A. FINANCIAL CONDITION

         The Company's total assets were $1,138,444 at March 31, 1998, compared
to $1,121,333 at December 31, 1997, increasing $17,111 or 1.5% during the first
quarter of 1998. Earning assets increased $17,127 or 1.6% to $1,058,847 at March
31, 1998, from $1,041,720 at December 31, 1997.

         Total loans rose 2.6% or $14,733 during the first quarter of 1998 to
$573,626. Of the major loan categories, construction loans increased 8.5% due to
growth in commercial construction loans, commercial loans increased 8.4%,
consumer loans increased 6.4% due primarily to growth in student loans, and
mortgage loans increased 0.4% including a 3.9% increase in commercial mortgages.
Also, residential mortgage loans held for sale increased by $9,053 from December
31, 1997 to $15,723 at March 31, 1998.

     The investment portfolio, consisting of available-for-sale, held-to-
maturity and other equity securities, decreased $8,870 or 1.9% from December 31,
1997 to March 31, 1998. During this period, the increases in total loans and
residential mortgage loans held for sale required funding in excess of that
achieved by growth in total deposits and borrowings.

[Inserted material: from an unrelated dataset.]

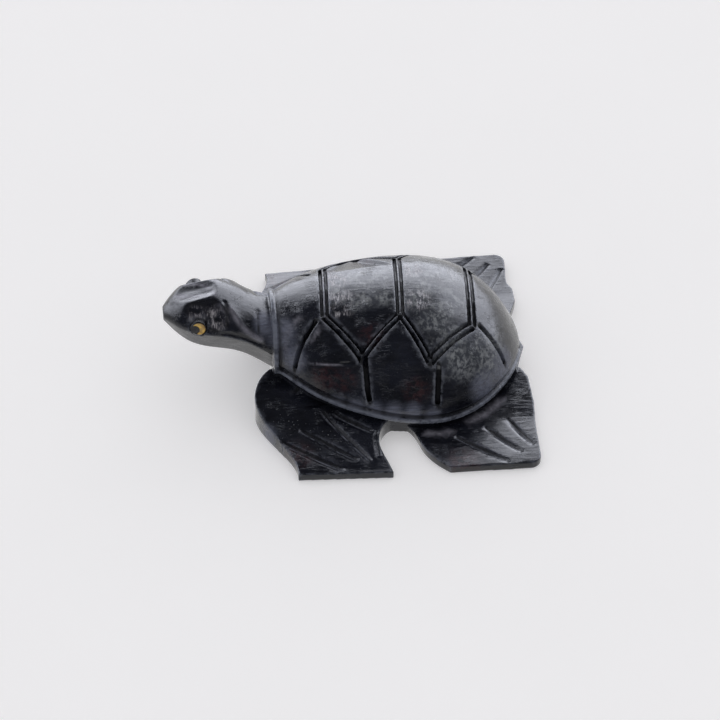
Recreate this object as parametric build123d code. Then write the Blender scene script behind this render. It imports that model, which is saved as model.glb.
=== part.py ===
"""Hand-carved stone sea turtle: one carved block, with an inlaid eye and pupil in each side of the head.

Millimetres. +X is towards the tail, -X towards the nose, +Z up. The flat underside lies on Z = 0, and the
origin is on it, midway along the length and on the centre plane.
"""
import os
from math import cos, radians, sin

from build123d import *

# Length of the figure, nose to tail
head_and_neck_length = 14.7
shell_length = 34.5
tail_reach = 0.8
overall_length = head_and_neck_length + shell_length + tail_reach

nose_x = -overall_length / 2
shell_front_x = nose_x + head_and_neck_length
shell_rear_x = shell_front_x + shell_length
tail_tip_x = shell_rear_x + tail_reach

# Shell
shell_half_width = 14.3
shell_crown_height = 15.7
rim_height_side = 2.6
rim_height_front = 6.5
rim_height_tail = 3.4
rim_lip_thickness = 0.6
rim_lip_overhang = 0.3
rim_lip_drop = 0.12
arch_lip_spread = 0.8
arch_lip_rise = 0.4
rim_undercut = 1.2
plinth_bite = 0.6

# Along the shell from the front: place, half width, crown height, and how far the rim has
# risen from its side height towards its height at the front and at the tail
shell_station_shares = (
    (0.00, 0.41, 0.890, 1.00, 0.00),
    (0.08, 0.58, 0.930, 0.90, 0.00),
    (0.18, 0.76, 0.965, 0.67, 0.00),
    (0.33, 0.91, 0.995, 0.38, 0.00),
    (0.50, 1.00, 1.000, 0.13, 0.00),
    (0.66, 0.98, 0.975, 0.00, 0.00),
    (0.79, 0.85, 0.880, 0.00, 0.15),
    (0.89, 0.64, 0.710, 0.00, 0.60),
    (0.96, 0.40, 0.490, 0.00, 0.95),
    (1.00, 0.15, 0.290, 0.00, 1.00),
)

# Head and neck
neck_half_width = 5.2
neck_half_height = 4.45
neck_root_axis_height = 8.8
head_axis_height = 12.9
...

         Total deposits were $867,329 at March 31, 1998, increasing $14,318 or
1.7% from $853,011 at December 31, 1997. Growth was achieved for
noninterest-bearing demand deposits, up $6,994 or 4.6%, attributable primarily
to increases in commercial and small business checking balances, and for
interest-bearing deposits, up $7,324 or 1.0%, due primarily to higher time
deposits under $100. Borrowings were essentially unchanged overall, with
declines in short-term borrowings offset by an increase in long-term Federal
Home Loan Bank of Atlanta borrowing.

Market Risk Management

     By employing simulation analysis through use of a computer model, the Bank
intends to effectively manage the potential adverse impacts that changing
interest rates can have on the institution's short-term earnings, long term
value, and liquidity. The simulation model captures optionality factors such as
call features and interest rate caps and floors imbedded in investment and loan
portfolio contracts. As of March 31, 1998, the Bank had the following estimated
sensitivity profile for net interest income over a twelve month horizon and for
the fair value of equity:

 
 

                                         Immediate Change in Rates
                                  ---------------------------------------
                                   +200 basis points   -200 basis points      Policy Limit
- --------------------------------------------------------------------------------------------------
                                                                       
% Change in Net Interest Earnings         (6.08)%              (1.33)%           +/-15%
% Change in Fair Value of Equity           2.14%              (16.81)%           +/-25%
 

                                       6

 
Liquidity

         The Bank's liquidity position is measured monthly, looking forward
ninety days. Liquid assets, defined to include cash on hand, federal funds sold,
interest-bearing deposits with banks, loans held for sale, investments held-to-
maturity maturing within ninety days and investments available-for-sale maturing
within one year, net of projected loan growth over the following ninety days,
totalled $159,002 or 14.0% of total assets at March 31, 1998. This represents a
liquidity position, net of estimated potential cash outflows for deposits and
borrowings, of $75,328 or 6.6% of total assets, which exceeded the minimum level
established by management.

Capital Management

         The Company recorded a total risk-based capital ratio of 16.71% at
March 31, 1998, compared to 17.07% at December 31, 1997; a tier 1 risk-based
capital ratio of 15.62%, compared to 15.97%; and a capital leverage ratio of
9.26%, compared to 9.46%. Capital adequacy, as measured by these ratios, was
well above regulatory requirements.

         Stockholders' equity totaled $106,517 (including accumulated other
comprehensive income of $2,358) at March 31, 1998, up 1.8% from $104,675
(including accumulated other comprehensive income of $1,857) at December 31,
1997. Internal capital generation (net income less dividends) provided $2,605 in
additional equity during the first quarter of 1998, representing an annualized
rate (when considered as a percentage of average total stockholders' equity) of
10.1% versus 8.6% for the year ended December 31, 1997.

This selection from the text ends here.